--- start ---

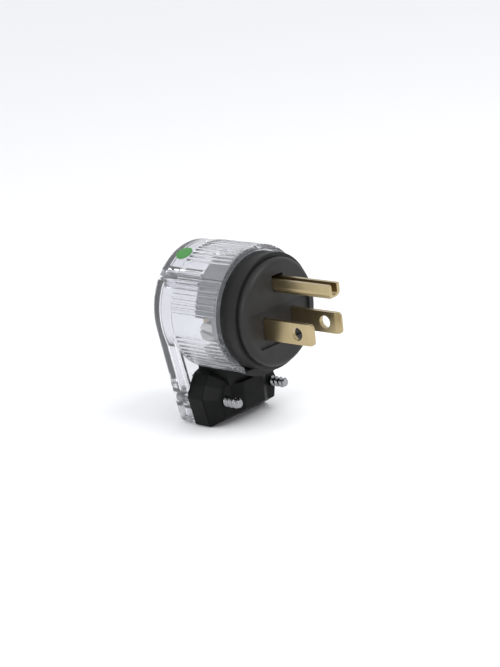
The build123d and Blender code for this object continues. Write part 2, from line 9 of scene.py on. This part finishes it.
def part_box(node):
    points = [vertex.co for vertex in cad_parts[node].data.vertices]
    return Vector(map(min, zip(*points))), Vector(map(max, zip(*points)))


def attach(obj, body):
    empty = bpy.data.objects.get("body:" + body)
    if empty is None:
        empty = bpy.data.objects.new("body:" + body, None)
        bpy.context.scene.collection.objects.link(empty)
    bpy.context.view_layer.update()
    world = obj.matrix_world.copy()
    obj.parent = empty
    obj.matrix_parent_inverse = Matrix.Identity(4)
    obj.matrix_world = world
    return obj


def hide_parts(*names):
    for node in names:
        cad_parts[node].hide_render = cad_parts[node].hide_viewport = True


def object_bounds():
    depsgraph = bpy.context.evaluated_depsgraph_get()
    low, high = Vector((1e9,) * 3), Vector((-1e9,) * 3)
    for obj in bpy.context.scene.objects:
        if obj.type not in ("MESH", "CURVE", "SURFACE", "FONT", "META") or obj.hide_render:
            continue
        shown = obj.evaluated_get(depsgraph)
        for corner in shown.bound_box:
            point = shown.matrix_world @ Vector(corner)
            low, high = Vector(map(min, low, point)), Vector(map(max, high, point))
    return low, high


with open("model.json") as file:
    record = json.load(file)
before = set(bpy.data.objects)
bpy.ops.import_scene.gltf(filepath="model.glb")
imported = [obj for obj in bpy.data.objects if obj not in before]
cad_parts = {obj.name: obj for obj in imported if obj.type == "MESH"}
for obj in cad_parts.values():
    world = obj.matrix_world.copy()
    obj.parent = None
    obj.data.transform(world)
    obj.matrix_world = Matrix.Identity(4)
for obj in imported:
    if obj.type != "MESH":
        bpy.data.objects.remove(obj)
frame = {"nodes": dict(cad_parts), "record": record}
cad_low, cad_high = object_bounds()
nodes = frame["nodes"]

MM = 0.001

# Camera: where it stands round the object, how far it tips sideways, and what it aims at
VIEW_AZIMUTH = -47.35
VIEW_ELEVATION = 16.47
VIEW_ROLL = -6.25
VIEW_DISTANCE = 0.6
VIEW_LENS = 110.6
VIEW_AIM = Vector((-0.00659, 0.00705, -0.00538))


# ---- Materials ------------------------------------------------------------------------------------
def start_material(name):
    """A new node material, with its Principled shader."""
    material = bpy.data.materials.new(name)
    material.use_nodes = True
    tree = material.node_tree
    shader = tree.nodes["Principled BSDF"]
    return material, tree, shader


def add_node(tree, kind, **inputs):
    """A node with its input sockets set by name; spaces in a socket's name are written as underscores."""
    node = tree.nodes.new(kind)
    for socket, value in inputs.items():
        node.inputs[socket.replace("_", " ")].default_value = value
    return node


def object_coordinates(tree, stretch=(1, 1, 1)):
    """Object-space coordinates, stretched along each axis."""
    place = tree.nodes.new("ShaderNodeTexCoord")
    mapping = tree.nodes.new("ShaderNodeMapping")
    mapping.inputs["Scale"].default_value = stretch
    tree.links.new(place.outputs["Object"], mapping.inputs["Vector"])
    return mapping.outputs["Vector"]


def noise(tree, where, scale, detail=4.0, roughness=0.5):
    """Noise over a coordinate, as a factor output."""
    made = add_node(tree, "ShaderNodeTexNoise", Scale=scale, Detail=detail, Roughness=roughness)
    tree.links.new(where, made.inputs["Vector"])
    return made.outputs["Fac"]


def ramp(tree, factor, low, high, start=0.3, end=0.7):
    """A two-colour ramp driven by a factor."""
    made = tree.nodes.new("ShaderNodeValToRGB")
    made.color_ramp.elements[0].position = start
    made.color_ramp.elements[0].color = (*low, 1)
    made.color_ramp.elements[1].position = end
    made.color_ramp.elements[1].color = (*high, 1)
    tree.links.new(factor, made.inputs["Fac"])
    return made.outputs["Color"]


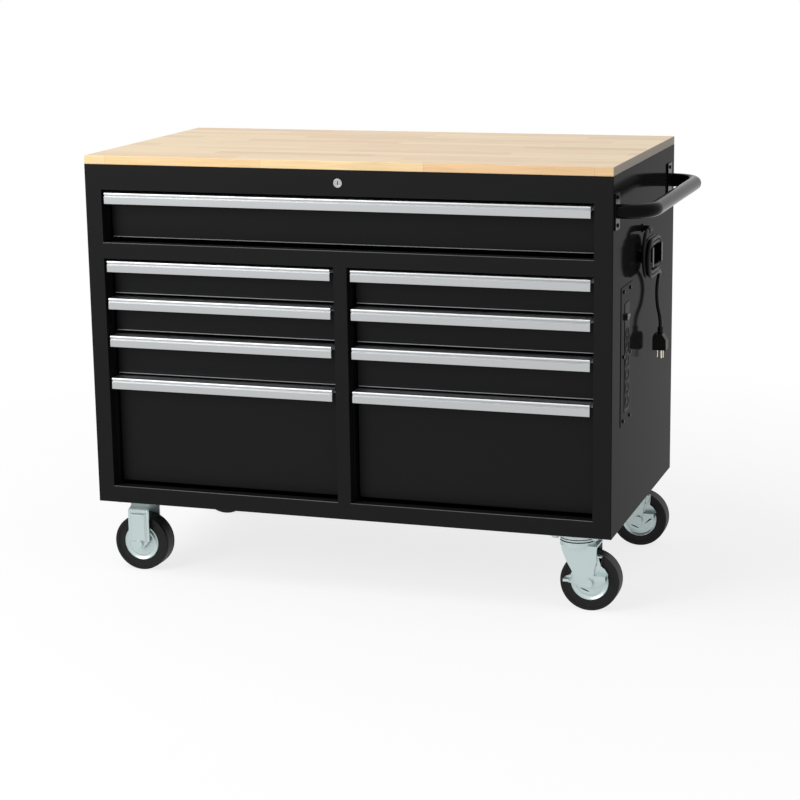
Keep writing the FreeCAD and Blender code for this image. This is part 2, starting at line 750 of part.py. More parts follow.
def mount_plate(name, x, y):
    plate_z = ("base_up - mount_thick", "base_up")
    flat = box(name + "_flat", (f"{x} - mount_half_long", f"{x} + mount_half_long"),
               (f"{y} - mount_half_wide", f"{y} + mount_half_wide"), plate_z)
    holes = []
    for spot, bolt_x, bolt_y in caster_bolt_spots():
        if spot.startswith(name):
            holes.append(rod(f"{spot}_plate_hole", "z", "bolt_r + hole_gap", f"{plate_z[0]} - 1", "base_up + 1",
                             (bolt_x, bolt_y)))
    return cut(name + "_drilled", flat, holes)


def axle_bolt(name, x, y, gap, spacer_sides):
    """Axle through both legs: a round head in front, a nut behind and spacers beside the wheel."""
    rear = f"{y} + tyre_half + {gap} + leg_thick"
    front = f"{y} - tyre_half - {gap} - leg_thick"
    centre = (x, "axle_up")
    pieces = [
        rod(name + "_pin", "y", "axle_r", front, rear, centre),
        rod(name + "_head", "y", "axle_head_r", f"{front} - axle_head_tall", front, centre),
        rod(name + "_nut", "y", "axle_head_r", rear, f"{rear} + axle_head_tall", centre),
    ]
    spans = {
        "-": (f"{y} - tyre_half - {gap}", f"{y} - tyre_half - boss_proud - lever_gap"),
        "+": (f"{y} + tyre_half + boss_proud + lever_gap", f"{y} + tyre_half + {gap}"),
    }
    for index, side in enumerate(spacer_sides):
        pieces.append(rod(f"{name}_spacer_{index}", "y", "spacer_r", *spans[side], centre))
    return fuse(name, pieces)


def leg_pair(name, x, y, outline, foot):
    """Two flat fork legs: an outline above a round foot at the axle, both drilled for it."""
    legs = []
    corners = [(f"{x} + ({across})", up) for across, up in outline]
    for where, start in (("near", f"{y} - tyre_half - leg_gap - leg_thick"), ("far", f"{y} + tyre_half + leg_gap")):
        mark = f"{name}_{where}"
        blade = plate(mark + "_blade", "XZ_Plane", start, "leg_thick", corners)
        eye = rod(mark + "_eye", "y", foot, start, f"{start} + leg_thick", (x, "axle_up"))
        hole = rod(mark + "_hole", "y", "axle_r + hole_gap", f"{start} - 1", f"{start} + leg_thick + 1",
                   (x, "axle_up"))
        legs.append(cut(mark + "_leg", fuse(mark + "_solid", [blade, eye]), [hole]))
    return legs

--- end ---

__INSTRUCTION__: Please reproduce each record precisely as written.

__RESPONSE TO THIS EXERCISE__:
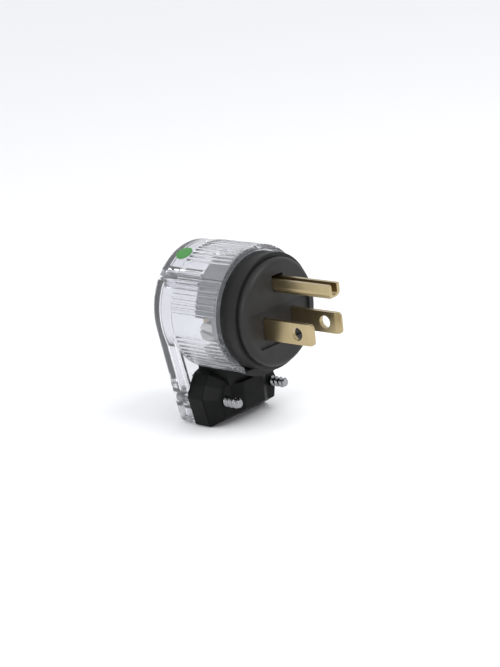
The build123d and Blender code for this object continues. Write part 2, from line 9 of scene.py on. This part finishes it.
def part_box(node):
    points = [vertex.co for vertex in cad_parts[node].data.vertices]
    return Vector(map(min, zip(*points))), Vector(map(max, zip(*points)))


def attach(obj, body):
    empty = bpy.data.objects.get("body:" + body)
    if empty is None:
        empty = bpy.data.objects.new("body:" + body, None)
        bpy.context.scene.collection.objects.link(empty)
    bpy.context.view_layer.update()
    world = obj.matrix_world.copy()
    obj.parent = empty
    obj.matrix_parent_inverse = Matrix.Identity(4)
    obj.matrix_world = world
    return obj


def hide_parts(*names):
    for node in names:
        cad_parts[node].hide_render = cad_parts[node].hide_viewport = True


def object_bounds():
    depsgraph = bpy.context.evaluated_depsgraph_get()
    low, high = Vector((1e9,) * 3), Vector((-1e9,) * 3)
    for obj in bpy.context.scene.objects:
        if obj.type not in ("MESH", "CURVE", "SURFACE", "FONT", "META") or obj.hide_render:
            continue
        shown = obj.evaluated_get(depsgraph)
        for corner in shown.bound_box:
            point = shown.matrix_world @ Vector(corner)
            low, high = Vector(map(min, low, point)), Vector(map(max, high, point))
    return low, high


with open("model.json") as file:
    record = json.load(file)
before = set(bpy.data.objects)
bpy.ops.import_scene.gltf(filepath="model.glb")
imported = [obj for obj in bpy.data.objects if obj not in before]
cad_parts = {obj.name: obj for obj in imported if obj.type == "MESH"}
for obj in cad_parts.values():
    world = obj.matrix_world.copy()
    obj.parent = None
    obj.data.transform(world)
    obj.matrix_world = Matrix.Identity(4)
for obj in imported:
    if obj.type != "MESH":
        bpy.data.objects.remove(obj)
frame = {"nodes": dict(cad_parts), "record": record}
cad_low, cad_high = object_bounds()
nodes = frame["nodes"]

MM = 0.001

# Camera: where it stands round the object, how far it tips sideways, and what it aims at
VIEW_AZIMUTH = -47.35
VIEW_ELEVATION = 16.47
VIEW_ROLL = -6.25
VIEW_DISTANCE = 0.6
VIEW_LENS = 110.6
VIEW_AIM = Vector((-0.00659, 0.00705, -0.00538))


# ---- Materials ------------------------------------------------------------------------------------
def start_material(name):
    """A new node material, with its Principled shader."""
    material = bpy.data.materials.new(name)
    material.use_nodes = True
    tree = material.node_tree
    shader = tree.nodes["Principled BSDF"]
    return material, tree, shader


def add_node(tree, kind, **inputs):
    """A node with its input sockets set by name; spaces in a socket's name are written as underscores."""
    node = tree.nodes.new(kind)
    for socket, value in inputs.items():
        node.inputs[socket.replace("_", " ")].default_value = value
    return node


def object_coordinates(tree, stretch=(1, 1, 1)):
    """Object-space coordinates, stretched along each axis."""
    place = tree.nodes.new("ShaderNodeTexCoord")
    mapping = tree.nodes.new("ShaderNodeMapping")
    mapping.inputs["Scale"].default_value = stretch
    tree.links.new(place.outputs["Object"], mapping.inputs["Vector"])
    return mapping.outputs["Vector"]


def noise(tree, where, scale, detail=4.0, roughness=0.5):
    """Noise over a coordinate, as a factor output."""
    made = add_node(tree, "ShaderNodeTexNoise", Scale=scale, Detail=detail, Roughness=roughness)
    tree.links.new(where, made.inputs["Vector"])
    return made.outputs["Fac"]


def ramp(tree, factor, low, high, start=0.3, end=0.7):
    """A two-colour ramp driven by a factor."""
    made = tree.nodes.new("ShaderNodeValToRGB")
    made.color_ramp.elements[0].position = start
    made.color_ramp.elements[0].color = (*low, 1)
    made.color_ramp.elements[1].position = end
    made.color_ramp.elements[1].color = (*high, 1)
    tree.links.new(factor, made.inputs["Fac"])
    return made.outputs["Color"]


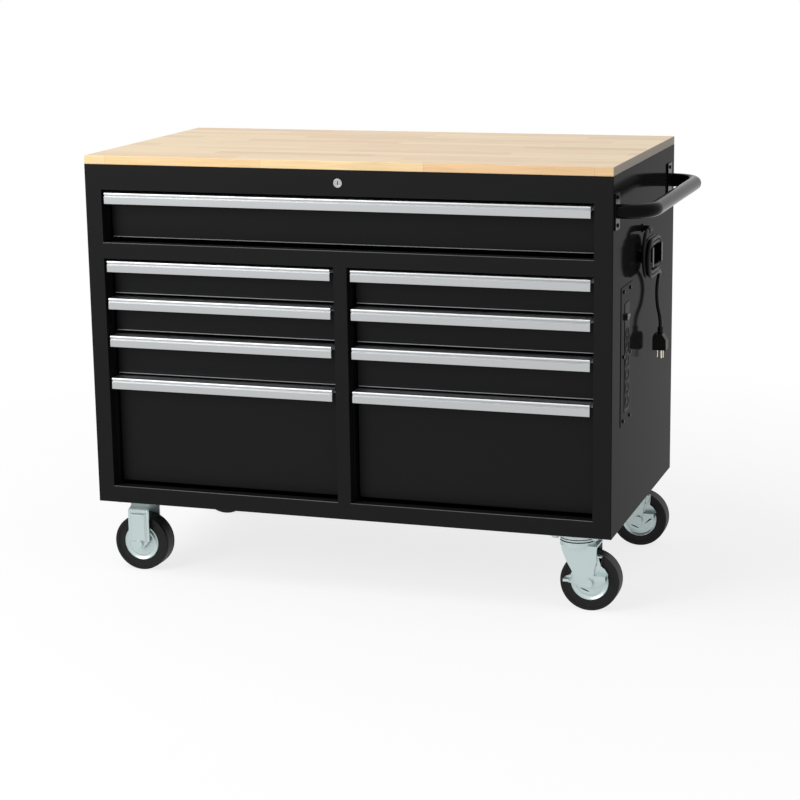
Keep writing the FreeCAD and Blender code for this image. This is part 2, starting at line 750 of part.py. More parts follow.
def mount_plate(name, x, y):
    plate_z = ("base_up - mount_thick", "base_up")
    flat = box(name + "_flat", (f"{x} - mount_half_long", f"{x} + mount_half_long"),
               (f"{y} - mount_half_wide", f"{y} + mount_half_wide"), plate_z)
    holes = []
    for spot, bolt_x, bolt_y in caster_bolt_spots():
        if spot.startswith(name):
            holes.append(rod(f"{spot}_plate_hole", "z", "bolt_r + hole_gap", f"{plate_z[0]} - 1", "base_up + 1",
                             (bolt_x, bolt_y)))
    return cut(name + "_drilled", flat, holes)


def axle_bolt(name, x, y, gap, spacer_sides):
    """Axle through both legs: a round head in front, a nut behind and spacers beside the wheel."""
    rear = f"{y} + tyre_half + {gap} + leg_thick"
    front = f"{y} - tyre_half - {gap} - leg_thick"
    centre = (x, "axle_up")
    pieces = [
        rod(name + "_pin", "y", "axle_r", front, rear, centre),
        rod(name + "_head", "y", "axle_head_r", f"{front} - axle_head_tall", front, centre),
        rod(name + "_nut", "y", "axle_head_r", rear, f"{rear} + axle_head_tall", centre),
    ]
    spans = {
        "-": (f"{y} - tyre_half - {gap}", f"{y} - tyre_half - boss_proud - lever_gap"),
        "+": (f"{y} + tyre_half + boss_proud + lever_gap", f"{y} + tyre_half + {gap}"),
    }
    for index, side in enumerate(spacer_sides):
        pieces.append(rod(f"{name}_spacer_{index}", "y", "spacer_r", *spans[side], centre))
    return fuse(name, pieces)


def leg_pair(name, x, y, outline, foot):
    """Two flat fork legs: an outline above a round foot at the axle, both drilled for it."""
    legs = []
    corners = [(f"{x} + ({across})", up) for across, up in outline]
    for where, start in (("near", f"{y} - tyre_half - leg_gap - leg_thick"), ("far", f"{y} + tyre_half + leg_gap")):
        mark = f"{name}_{where}"
        blade = plate(mark + "_blade", "XZ_Plane", start, "leg_thick", corners)
        eye = rod(mark + "_eye", "y", foot, start, f"{start} + leg_thick", (x, "axle_up"))
        hole = rod(mark + "_hole", "y", "axle_r + hole_gap", f"{start} - 1", f"{start} + leg_thick + 1",
                   (x, "axle_up"))
        legs.append(cut(mark + "_leg", fuse(mark + "_solid", [blade, eye]), [hole]))
    return legs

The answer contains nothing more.